Saliency, integrated gradients, and adversarial fragility
A natural alternative to filter visualisation is saliency: compute $\partial \log p_y / \partial x$, the gradient of the predicted class log-probability with respect to the input pixels. Pixels with large absolute gradient magnitudes are those the model considers most relevant for the prediction. The plain saliency map (Simonyan, Vedaldi, Zisserman, 2013) is noisy because the gradient at a single point captures a local linearisation that may be unrepresentative. Integrated gradients (Sundararajan, Taly, Yan, ICML 2017) integrates the gradient along a path from a baseline (often a black image) to the actual input,
$$ \mathrm{IG}_i(x) = (x_i - x_i^0) \cdot \int_0^1 \frac{\partial f(x^0 + \alpha (x - x^0))}{\partial x_i} \, d\alpha, $$
which produces sharper, theoretically grounded attributions. SmoothGrad averages gradients over noisy copies of the input, achieving similar smoothing without the path integral.

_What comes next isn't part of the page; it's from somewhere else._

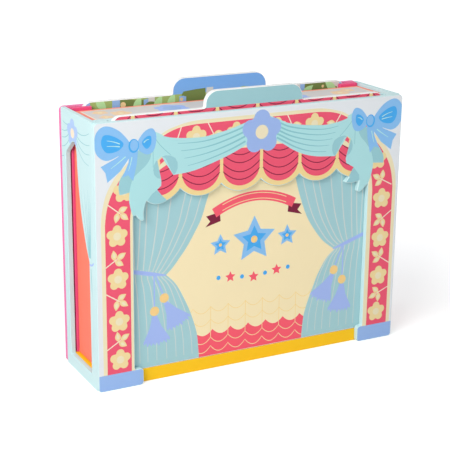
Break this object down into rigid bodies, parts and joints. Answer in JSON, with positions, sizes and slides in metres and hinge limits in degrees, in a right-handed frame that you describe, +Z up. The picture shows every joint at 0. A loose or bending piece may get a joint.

These tools also reveal a darker side of CNN representations: they are fragile. A perturbation imperceptible to a human, designed to maximise the gradient of an incorrect class, can flip a high-confidence "panda" into a high-confidence "gibbon" (Goodfellow, Shlens, Szegedy, 2014). The susceptibility persists in modern CNNs and motivates a substantial sub-field of adversarial robustness, beyond the scope of this chapter.